During this week when we celebrate the abundance we have been given, where is God calling you to look with kingdom compassion? Where is God challenging you to find Jesus and serve him? We don’t have to have a lot of money or time or physical ability to reach out in love. When we advocate on behalf of the hungry people of the world with a letter or a phone call, like Bread for the World helps us to do, we are serving Jesus. When we share a kind word with genuine interest and care with the people who clean our businesses, collect the carts at the grocery store, and care for our aging relatives, we are serving Jesus.
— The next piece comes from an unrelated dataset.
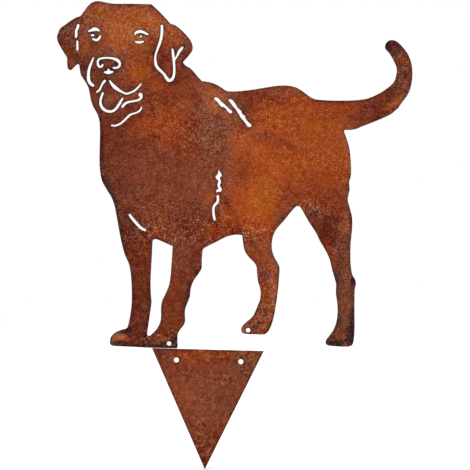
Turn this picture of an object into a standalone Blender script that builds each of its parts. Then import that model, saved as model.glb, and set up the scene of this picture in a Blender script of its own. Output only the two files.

When we participate in the Christmas Miracle Offering to bring water to a village in Tanzania, we are serving Jesus.

We have been given much, and as Jesus reminds us in Luke 12:48-49, From everyone to whom much has been given, much will be required; and from the one to whom much has been entrusted, even more will be demanded.”” Jesus gives us then a direct challenge: in a world of dichotomies, of extremes, what are you going to choose: to be a goat or to be a sheep? Do you want to follow the Shepherd or be dismissed by the king?

As we enter the season of Advent, we enter a time to prepare for the birth of Christ. How will you prepare your heart to welcome him? I invite you to write one way you will serve Jesus out of love between now and Christmas. You may place your prayer offering to God in the basket up front or in the back and take a piece of wool yarn. Tie it in a prominent place this Advent season. May it remind you of your calling to be sheep, to be Jesus’ servant, to choose the lost, the lonely and the least. And by doing so, to minister to the king of kings and lord of lords. Amen.